Description of the task: Reproduce all of the data word for word.
-- Start Task data --
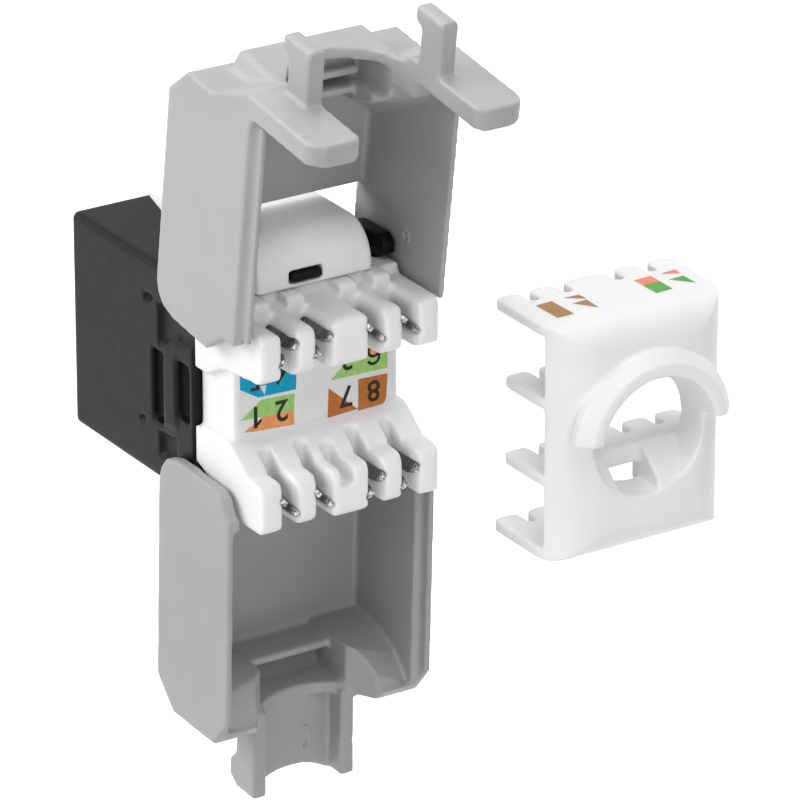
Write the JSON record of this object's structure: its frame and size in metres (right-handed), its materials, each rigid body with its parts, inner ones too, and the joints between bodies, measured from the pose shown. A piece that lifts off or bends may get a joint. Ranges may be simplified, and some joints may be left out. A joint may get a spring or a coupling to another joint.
{
  "type": "keystone jack",
  "caption": "Tool-free keystone jack with both grey flaps open, white terminal block, sprung latch and its wire cap taken off beside it.",
  "frame": {"origin": "centre of the plug mouth, in the plane of the front face", "axes": "+Y out of the plug mouth, -Y along the cable, +Z towards the latch, X across the width"},
  "size_m": [0.0322, 0.0388, 0.0604],
  "materials": {
    "black_plastic": "satin moulded",
    "dark_plastic": "matt",
    "white_plastic": "satin moulded",
    "grey_plastic": "satin moulded",
    "board": "lacquered",
    "label_film": "printed film",
    "gold_wire": "plated",
    "tinned_metal": "tinned"
  },
  "bodies": {
    "jack": {"housing": "black_plastic", "contact_insert": "dark_plastic", "circuit_board": "board", "terminal_block": "white_plastic", "wiring_label": "label_film", "wire_cap": "white_plastic", "spring_contact_1": "gold_wire", "spring_contact_2": "gold_wire", "spring_contact_3": "gold_wire", "spring_contact_4": "gold_wire", "spring_contact_5": "gold_wire", "spring_contact_6": "gold_wire", "spring_contact_7": "gold_wire", "spring_contact_8": "gold_wire", "idc_contact_1": "tinned_metal", "idc_contact_2": "tinned_metal", "idc_contact_3": "tinned_metal", "idc_contact_4": "tinned_metal", "idc_contact_5": "tinned_metal", "idc_contact_6": "tinned_metal", "idc_contact_7": "tinned_metal", "idc_contact_8": "tinned_metal"},
    "upper_flap": {"flap_upper": "grey_plastic"},
    "lower_flap": {"flap_lower": "grey_plastic"},
    "panel_latch": {"latch": "white_plastic"}
  },
  "joints": [
    {"name": "upper_flap_hinge", "type": "hinge", "parent": "jack", "child": "upper_flap", "pos_m": [0, -0.01675, 0.007], "axis": [1, 0, 0], "range_deg": [0, 82]},
    {"name": "lower_flap_hinge", "type": "hinge", "parent": "jack", "child": "lower_flap", "pos_m": [0, -0.01675, -0.007], "axis": [-1, 0, 0], "range_deg": [0, 92.3]},
    {"name": "latch_rock", "type": "hinge", "parent": "jack", "child": "panel_latch", "pos_m": [0, -0.0207, 0.0086], "axis": [-1, 0, 0], "range_deg": [0, 5], "stiffness_Nm_per_rad": 0.5}
  ]
}
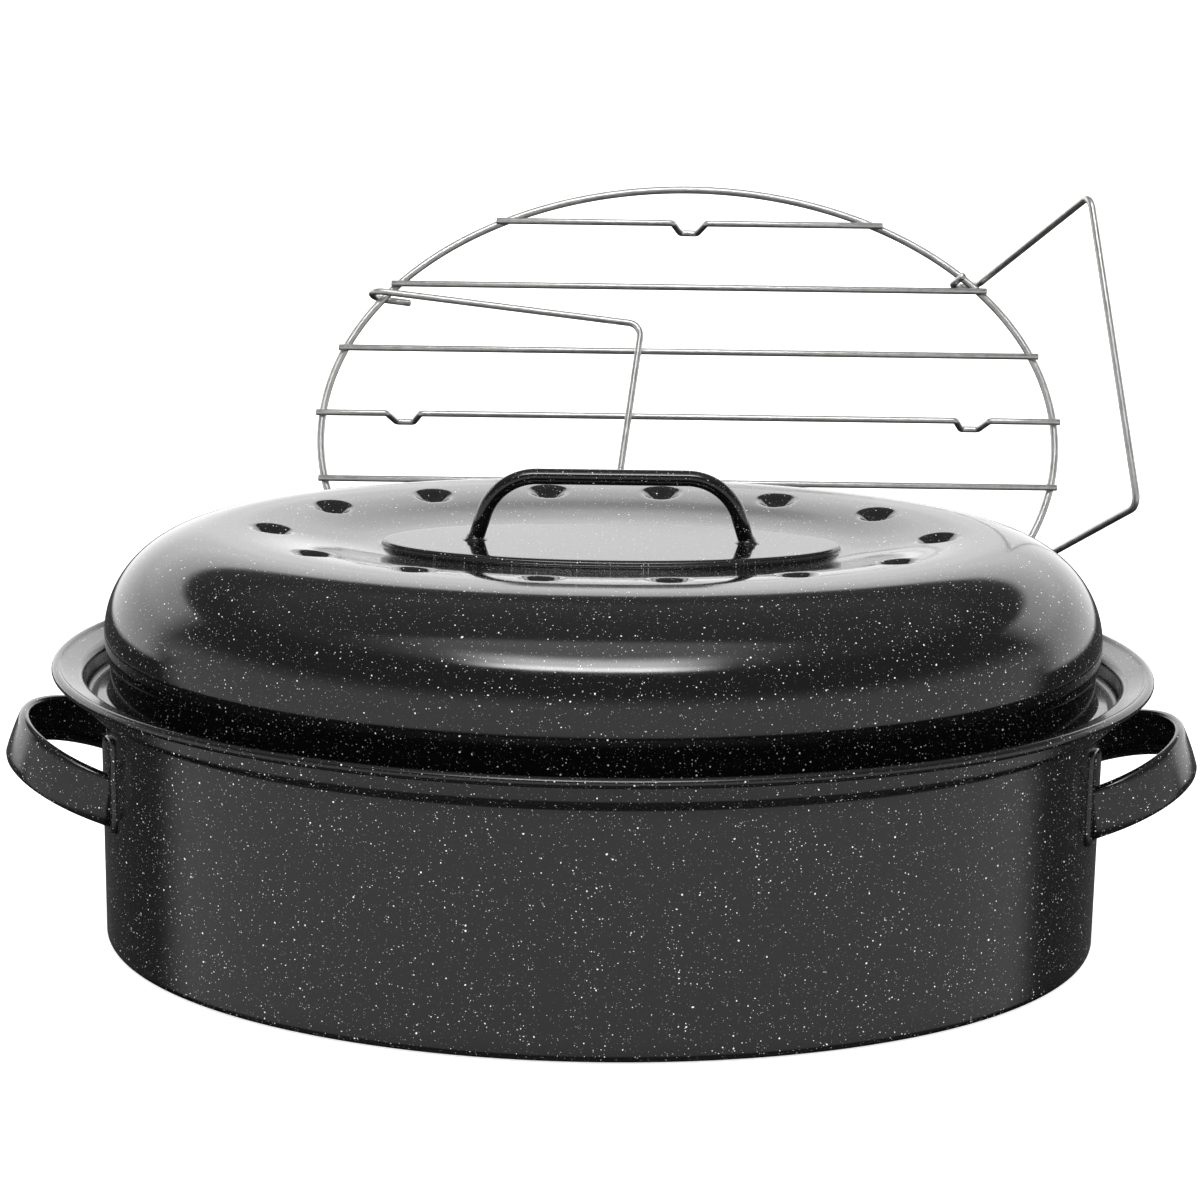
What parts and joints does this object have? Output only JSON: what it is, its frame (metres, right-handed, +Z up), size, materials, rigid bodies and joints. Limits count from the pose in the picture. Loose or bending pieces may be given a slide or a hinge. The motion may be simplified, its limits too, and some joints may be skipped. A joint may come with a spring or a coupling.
{
  "type": "covered oval roaster with lift rack",
  "caption": "Oval enamelled roasting pan with strap handles, a domed dimpled lid with a rod handle, and a wire lift rack with two swinging bails.",
  "frame": {"origin": "centre of the pan's flat underside", "axes": "+X along the pan's long axis to the right handle, +Y to the back where the rack leans back on its rim, +Z up"},
  "size_m": [0.5001, 0.6202, 0.2673],
  "materials": {
    "pan_enamel": "glossy black enamel with white speckles",
    "lid_enamel": "glossy black enamel with white speckles",
    "rack_wire": "bright nickel plating"
  },
  "bodies": {
    "pan": {"pan_body": "pan_enamel", "left_handle": "pan_enamel", "right_handle": "pan_enamel"},
    "lid": {"lid_shell": "lid_enamel", "lid_handle": "lid_enamel"},
    "rack": {"rack_ring": "rack_wire", "rack_bar_1": "rack_wire", "rack_bar_2": "rack_wire", "rack_bar_3": "rack_wire", "rack_bar_4": "rack_wire", "rack_bar_5": "rack_wire", "rack_bar_6": "rack_wire", "rack_bar_7": "rack_wire"},
    "left_bail": {"left_bail": "rack_wire"},
    "right_bail": {"right_bail": "rack_wire"}
  },
  "joints": [
    {"name": "lid_lift", "type": "slide", "parent": "pan", "child": "lid", "axis": [0, 0, 1], "range_m": [0, 0.15]},
    {"name": "rack_lift", "type": "slide", "parent": "pan", "child": "rack", "axis": [0, 0, 1], "range_m": [0, 0.2]},
    {"name": "left_bail_swing", "type": "hinge", "parent": "rack", "child": "left_bail", "pos_m": [-0.1337, 0.37326, 0.07849], "axis": [-0.1315, -0.4189, -0.8984], "range_deg": [-2, 237]},
    {"name": "right_bail_swing", "type": "hinge", "parent": "rack", "child": "right_bail", "pos_m": [0.21405, 0.36735, 0.0658], "axis": [-0.1272, 0.4192, 0.8989], "range_deg": [-104.5, 134.5]}
  ]
}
-- End Task data --
Response to the task:
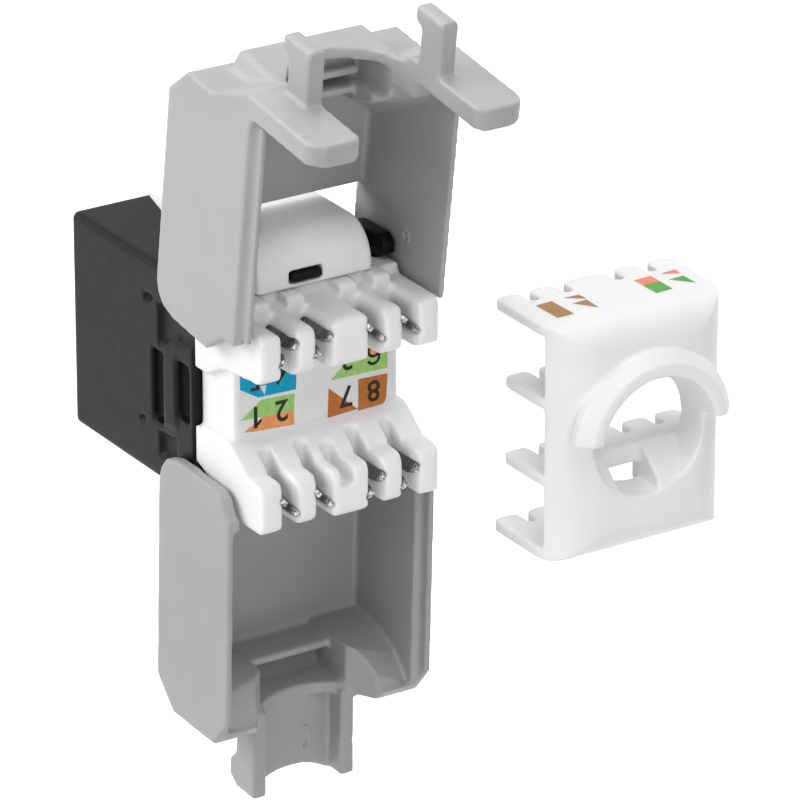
Write the JSON record of this object's structure: its frame and size in metres (right-handed), its materials, each rigid body with its parts, inner ones too, and the joints between bodies, measured from the pose shown. A piece that lifts off or bends may get a joint. Ranges may be simplified, and some joints may be left out. A joint may get a spring or a coupling to another joint.
{
  "type": "keystone jack",
  "caption": "Tool-free keystone jack with both grey flaps open, white terminal block, sprung latch and its wire cap taken off beside it.",
  "frame": {"origin": "centre of the plug mouth, in the plane of the front face", "axes": "+Y out of the plug mouth, -Y along the cable, +Z towards the latch, X across the width"},
  "size_m": [0.0322, 0.0388, 0.0604],
  "materials": {
    "black_plastic": "satin moulded",
    "dark_plastic": "matt",
    "white_plastic": "satin moulded",
    "grey_plastic": "satin moulded",
    "board": "lacquered",
    "label_film": "printed film",
    "gold_wire": "plated",
    "tinned_metal": "tinned"
  },
  "bodies": {
    "jack": {"housing": "black_plastic", "contact_insert": "dark_plastic", "circuit_board": "board", "terminal_block": "white_plastic", "wiring_label": "label_film", "wire_cap": "white_plastic", "spring_contact_1": "gold_wire", "spring_contact_2": "gold_wire", "spring_contact_3": "gold_wire", "spring_contact_4": "gold_wire", "spring_contact_5": "gold_wire", "spring_contact_6": "gold_wire", "spring_contact_7": "gold_wire", "spring_contact_8": "gold_wire", "idc_contact_1": "tinned_metal", "idc_contact_2": "tinned_metal", "idc_contact_3": "tinned_metal", "idc_contact_4": "tinned_metal", "idc_contact_5": "tinned_metal", "idc_contact_6": "tinned_metal", "idc_contact_7": "tinned_metal", "idc_contact_8": "tinned_metal"},
    "upper_flap": {"flap_upper": "grey_plastic"},
    "lower_flap": {"flap_lower": "grey_plastic"},
    "panel_latch": {"latch": "white_plastic"}
  },
  "joints": [
    {"name": "upper_flap_hinge", "type": "hinge", "parent": "jack", "child": "upper_flap", "pos_m": [0, -0.01675, 0.007], "axis": [1, 0, 0], "range_deg": [0, 82]},
    {"name": "lower_flap_hinge", "type": "hinge", "parent": "jack", "child": "lower_flap", "pos_m": [0, -0.01675, -0.007], "axis": [-1, 0, 0], "range_deg": [0, 92.3]},
    {"name": "latch_rock", "type": "hinge", "parent": "jack", "child": "panel_latch", "pos_m": [0, -0.0207, 0.0086], "axis": [-1, 0, 0], "range_deg": [0, 5], "stiffness_Nm_per_rad": 0.5}
  ]
}
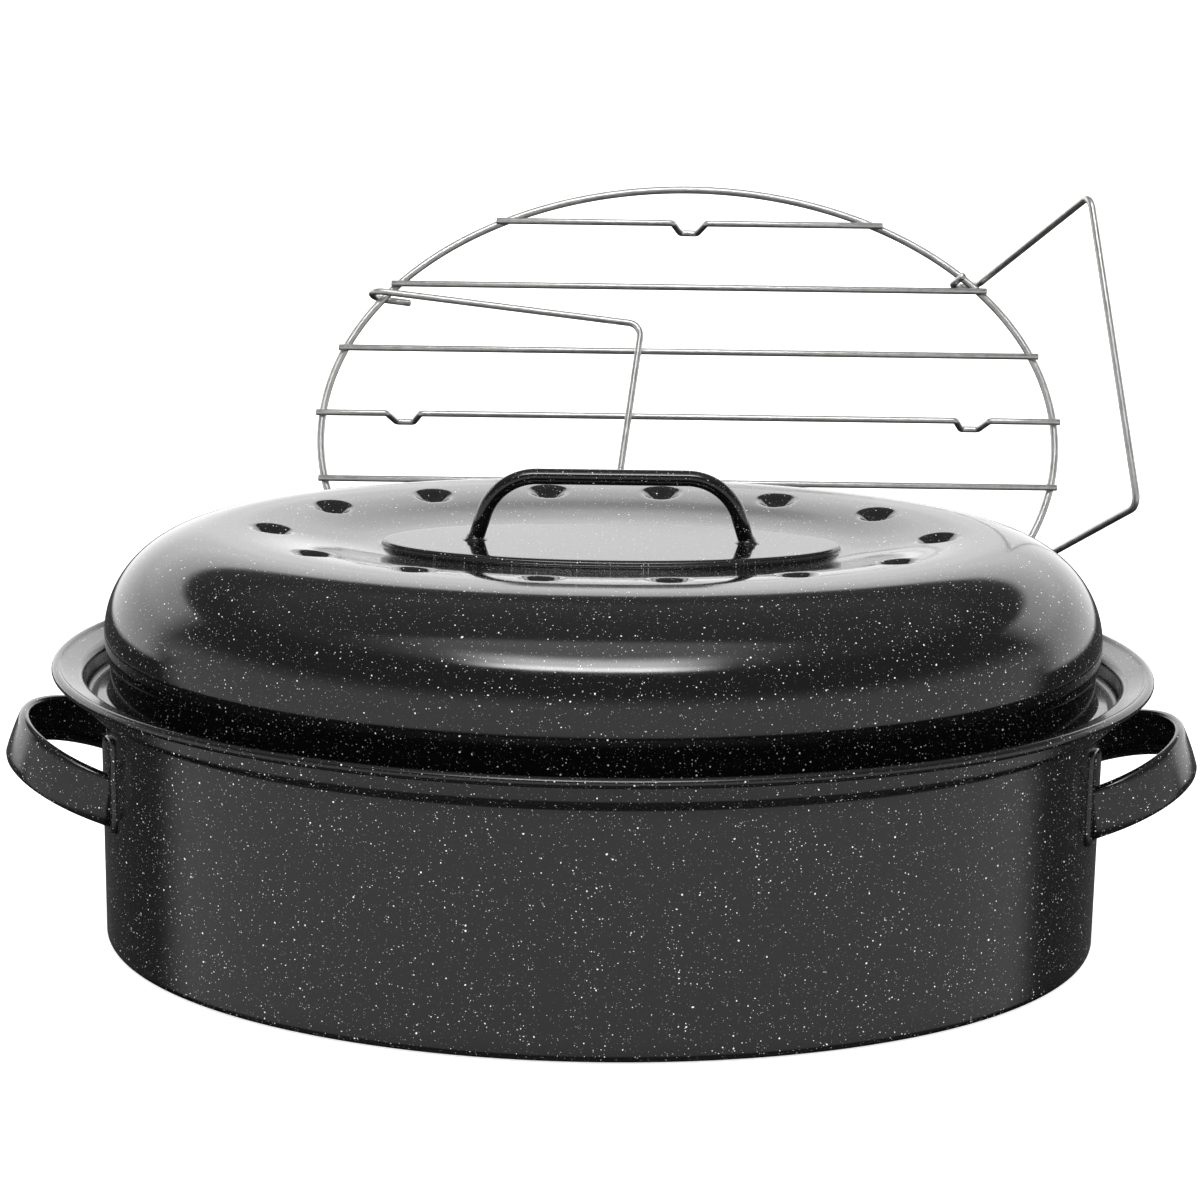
What parts and joints does this object have? Output only JSON: what it is, its frame (metres, right-handed, +Z up), size, materials, rigid bodies and joints. Limits count from the pose in the picture. Loose or bending pieces may be given a slide or a hinge. The motion may be simplified, its limits too, and some joints may be skipped. A joint may come with a spring or a coupling.
{
  "type": "covered oval roaster with lift rack",
  "caption": "Oval enamelled roasting pan with strap handles, a domed dimpled lid with a rod handle, and a wire lift rack with two swinging bails.",
  "frame": {"origin": "centre of the pan's flat underside", "axes": "+X along the pan's long axis to the right handle, +Y to the back where the rack leans back on its rim, +Z up"},
  "size_m": [0.5001, 0.6202, 0.2673],
  "materials": {
    "pan_enamel": "glossy black enamel with white speckles",
    "lid_enamel": "glossy black enamel with white speckles",
    "rack_wire": "bright nickel plating"
  },
  "bodies": {
    "pan": {"pan_body": "pan_enamel", "left_handle": "pan_enamel", "right_handle": "pan_enamel"},
    "lid": {"lid_shell": "lid_enamel", "lid_handle": "lid_enamel"},
    "rack": {"rack_ring": "rack_wire", "rack_bar_1": "rack_wire", "rack_bar_2": "rack_wire", "rack_bar_3": "rack_wire", "rack_bar_4": "rack_wire", "rack_bar_5": "rack_wire", "rack_bar_6": "rack_wire", "rack_bar_7": "rack_wire"},
    "left_bail": {"left_bail": "rack_wire"},
    "right_bail": {"right_bail": "rack_wire"}
  },
  "joints": [
    {"name": "lid_lift", "type": "slide", "parent": "pan", "child": "lid", "axis": [0, 0, 1], "range_m": [0, 0.15]},
    {"name": "rack_lift", "type": "slide", "parent": "pan", "child": "rack", "axis": [0, 0, 1], "range_m": [0, 0.2]},
    {"name": "left_bail_swing", "type": "hinge", "parent": "rack", "child": "left_bail", "pos_m": [-0.1337, 0.37326, 0.07849], "axis": [-0.1315, -0.4189, -0.8984], "range_deg": [-2, 237]},
    {"name": "right_bail_swing", "type": "hinge", "parent": "rack", "child": "right_bail", "pos_m": [0.21405, 0.36735, 0.0658], "axis": [-0.1272, 0.4192, 0.8989], "range_deg": [-104.5, 134.5]}
  ]
}